Le culte de la force

La liesse populaire en Inde et au Pakistan soulevée par des essais de bombe atomique loin de faire tache au milieu de la communion internationale autour de cette lutte pacifique que représente la coupe mondiale du football, lui fait justement pendant et rappelle crûment aux conciences assoupies occidentales le réel enjeu de ces joutes.
A quoi aspirent tous ces peuples en fièvre sinon faire partie de la nation la plus forte - ne fût-ce que dans un domaine sportif - ou au moins assez forte pour susciter respect, peur ou envie chez autrui ? Ce en quoi les peuples ne diffèrent guère des individus qui les composent, la tendance de chaque être humain étant toujours de l'emporter sur son voisin par tous les moyens.

A l'état de nature ou dans des conditions économiques difficiles, l'homme ne connaît pour s'imposer que la force brutale. Sont promus au rang de divinités, de héros et de chefs les hercules à gros biceps ou les détenteurs de l'arme la plus efficace.

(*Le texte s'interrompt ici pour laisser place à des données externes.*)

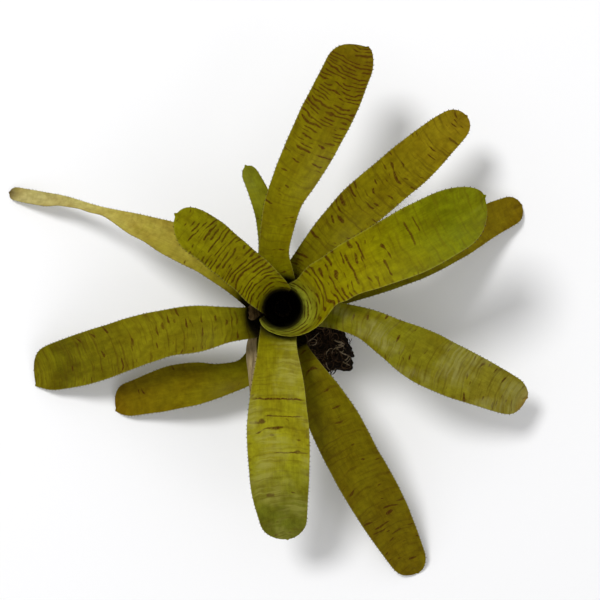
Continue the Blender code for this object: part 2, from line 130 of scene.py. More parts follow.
# One entry for each leaf. order: its place in the rosette, from the inside. azimuth: where its sheath
# faces. wrap: the angle that the sheath covers. turn: how far the wrap is turned about the tube.
# top: the height at which the sheath ends. lean and slant: how far the tip leans and skews.
# blade: rows of radius, azimuth, height, width, channel angle and roll, and on some leaves also the
# turn and how level the section still is.
LEAVES = {
    "leaf_upper_left_inner": dict(
        order=0, azimuth=134, wrap=140, turn=0, top=117, lean=0.1, slant=-4,
        blade=[(17, 134, 127, 29, 130, 0, -8, 0.8), (25, 134, 138, 32, 112, 0, -6, 0.4),
               (43, 134, 153, 32, 92, 0), (63, 135.8, 172, 32, 82, 0), (82, 137.2, 189, 32, 76, 0),
               (102.3, 137.6, 201, 30, 70, 0)]),
    "leaf_right_inner": dict(
        order=1, azimuth=20, wrap=230, turn=-64, top=106, lean=0.45, slant=3,
        blade=[(18.5, 21, 114.5, 35.5, 222, 0, -62, 1), (23, 23.5, 120.5, 44.2, 196, 0, -54, 0.95),
               (27.5, 26, 127, 46.4, 150, 0, -36, 0.7), (35.5, 28, 133.5, 38, 94, 0, -5, 0.35),
               (50, 29.2, 142, 38, 64, 0), (77, 28.1, 152, 43.5, 44, 0), (111, 27.2, 161, 49.5, 38, 0),
               (144, 27.3, 166, 47, 40, 0), (172.5, 27.0, 171, 42, 46, 0)]),
    "leaf_bottom": dict(
        order=2, azimuth=-96, wrap=124, turn=0, top=104, lean=0.15, slant=0,
        blade=[(26, -97, 119, 28.5, 70, 0), (36, -95, 125, 31, 54, 0), (47, -93.5, 129, 35.5, 44, 0),
               (89, -91.8, 129, 47, 34, 0), (117, -91, 120, 47, 32, 0), (141, -90.6, 107, 44, 30, 0),
               (165, -89.7, 91, 37.5, 30, 0), (185, -89.1, 76, 32, 34, 0)]),
    "leaf_top": dict(
        order=3.5, azimuth=99, wrap=104, turn=0, top=100, lean=-0.75, slant=-1,
        blade=[(27, 99, 119, 27, 80, 0), (44, 97.5, 130, 23, 58, 0), (63, 92.5, 137, 25, 48, 0),
               (82, 88.5, 141, 28, 42, 0), (101, 83.6, 142, 33, 38, 0), (121, 80, 142, 37, 34, 0),
               (142, 77.6, 138, 39, 32, 0), (163, 75.8, 132, 39, 30, 0), (185, 74.7, 124, 37, 30, 0),
               (214, 73.6, 111, 34, 34, 0)]),
    "leaf_lower_right": dict(
        order=4, azimuth=-5, wrap=96, turn=0, top=90, lean=0.5, slant=0,
        blade=[(27, -5, 106, 24, 70, 0), (47, -8.2, 116, 21, 46, 0), (65, -10.6, 117, 24, 38, 0),
               (88, -15.5, 112, 32.5, 32, 0), (113, -18.7, 103, 41, 28, 0), (140, -20.2, 90, 41, 24, 0),
               (169, -20.7, 73, 37, 24, 0), (193, -21.1, 56, 32, 28, 0), (213, -21.2, 42, 26, 34, 0)]),
    "leaf_upper_right": dict(
        order=5, azimuth=61, wrap=92, turn=0, top=88, lean=-0.05, slant=0,
        blade=[(29, 61, 104, 27, 66, 0), (41, 60, 112, 25, 52, 0), (62, 57, 119, 28, 42, 0),
               (94, 52.8, 120, 35, 34, 0), (124, 49.9, 115, 36, 30, 0), (156, 48, 104, 35.5, 28, 0),
               (187, 47.1, 90, 29.5, 28, 0), (212.5, 46.2, 76, 21, 34, 0)]),
    "leaf_dry": dict(
        order=6, azimuth=153, wrap=80, turn=0, top=78, lean=0, slant=0,
        blade=[(37, 150, 99, 22, 60, 0), (54, 147.3, 103, 23.5, 50, 2), (72, 145.8, 104, 28.5, 46, 4),
               (102, 148.3, 97, 27, 46, 10), (120, 149.7, 89, 22, 50, 16), (138, 150.8, 79, 17, 56, 22),
               (153, 151.4, 69, 11, 62, 26), (167, 152.2, 59, 8, 60, 30), (202, 154.4, 33, 10, 44, 18),
               (221, 155.9, 19, 12, 40, 10), (250, 157.3, 1.6, 11, 36, 4)]),
    "leaf_left": dict(
        order=7, azimuth=203, wrap=84, turn=0, top=68, lean=1.1, slant=0,
        blade=[(33, 202, 84, 25, 60, 0), (45, 197, 90, 28, 48, 0), (67, 193.9, 90, 36, 38, 0),
               (91, 192.3, 82, 37, 32, 0), (117, 192.8, 70, 39.5, 28, 0), (143, 193.9, 54, 41.5, 24, 0),
               (171, 194.5, 35, 42, 22, 0), (194, 194.6, 18, 38.5, 22, 0), (218, 194.8, 2.4, 33, 24, 0)]),
    "leaf_right_lower": dict(
        order=8, azimuth=18, wrap=80, turn=0, top=62, lean=0.1, slant=0,
        blade=[(36, 18, 79, 27, 56, 0), (50, 19, 87, 27, 46, 0), (75, 19.5, 88, 30, 38, 0),
               (109, 20.1, 77, 33, 32, 0), (146, 21.4, 55, 32, 28, 0), (187, 22.9, 24, 27, 26, 0),
               (218.5, 23.1, 1.9, 22, 24, 0)]),
    "leaf_bottom_right": dict(
        order=9, azimuth=-71, wrap=58, turn=-9, top=60, lean=0.3, slant=0,
        blade=[(37, -73, 80, 21, 52, 0), (52, -70.6, 91, 27.5, 44, 0), (87, -66, 92, 38, 34, 0),
               (138, -64.8, 72, 42, 28, 0), (173, -64.0, 52, 42, 26, 0), (206, -63.7, 30, 37, 24, 0),
               (250.5, -63.5, 1.9, 25, 24, 0)]),
    "leaf_small": dict(
        order=10, azimuth=102, wrap=70, turn=0, top=62, lean=0.2, slant=0,
        blade=[(38, 102, 82, 24, 56, 0), (52, 99.4, 92, 20, 46, 0), (70, 99, 97, 18.5, 42, -6),
               (88, 100.8, 98, 16.5, 44, -12), (116, 104.3, 94, 12, 50, -18)]),
    "leaf_lower_left": dict(
        order=11, azimuth=-108, wrap=64, turn=0, top=24, lean=0.9, slant=0,
        blade=[(40, -113, 36, 24, 48, 0), (60, -120, 43, 22, 42, 0), (78, -130.9, 44, 27, 36, 0),
               (91, -137.8, 41, 34, 32, 0), (106, -142.8, 35, 36, 28, 0), (122, -145.8, 27, 34.5, 26, 0),
               (140, -148.1, 16, 30, 24, 0), (164, -150.5, 2.1, 25, 24, 0)]),
}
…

La bombe atomique possédant de nos jours un rôle d'arme suprême, en laissant exprimer sa joie et sa fierté de voir son pays maître d'un puissant instrument de mort, l'homme de la rue pakistanais ne fait que célébrer ce culte millénaire pour la force dont la victoire est toujours source de butins et profits.

C'est en raison de ces avantages de la force que les peuples occidentaux, pourtant policés et aisés, avaient acclamé et glorifié l'invasion et la mise sous coupe en tant que colonies de vastes régions du globe, d'autant plus volontiers que, pour faire taire les mauvaises consciences, l'entreprise a été travestie en expansion économique et œuvre civilisatrice. Cette manipulation de l'opinion devient de plus en plus sophistiquée à mesure que les nations riches, dépendantes de la force pour défendre leur niveau de vie, doivent composer avec leurs citoyens gagnés de plus en plus par les idées humanitaires et libérales.

De tout temps, le culte de la force est établi et encouragé par les dirigeants pour maintenir leurs sujets ou administrés dans la soumission à leur pouvoir. Quel peuple ne le pratique pas, du moins sous sa forme civilisée du culte du héros? Lisez vos livres d'histoire, combien de personnages sont honorés hors les souverains et les vainqueurs des grandes batailles ? Même à notre époque où les esprits se piquent de belles vertus sociales, ce ne sont point des sages et des savants que l'on désigne à l'adulation des foules mais des stars du spectacle et du business derrière lesquels se cache l'argent-roi, l'idole la plus puissante en temps de paix.

Bien que l'aficionado brésilien cède en fin de compte aux mêmes démons que le nationaliste indien, comparée aux potentialités de la bombe atomique, la victoire qu'il appelle de ses vœux est bénigne. Mais toute excitation pour une victoire sur autrui reste un succédané du culte de la force, et un adepte lucide et sincère de la paix qui refuse ce culte préfère le jeu pour lui-même sans souci du vainqueur, accepte sans la magnifier la nécessité de la force dans certains cas. Et s'il lui faut tout de même rendre un culte à la force, autant que ce soit à la force d'âme, indifférente au lucre, inflexible devant menaces tout comme tentations.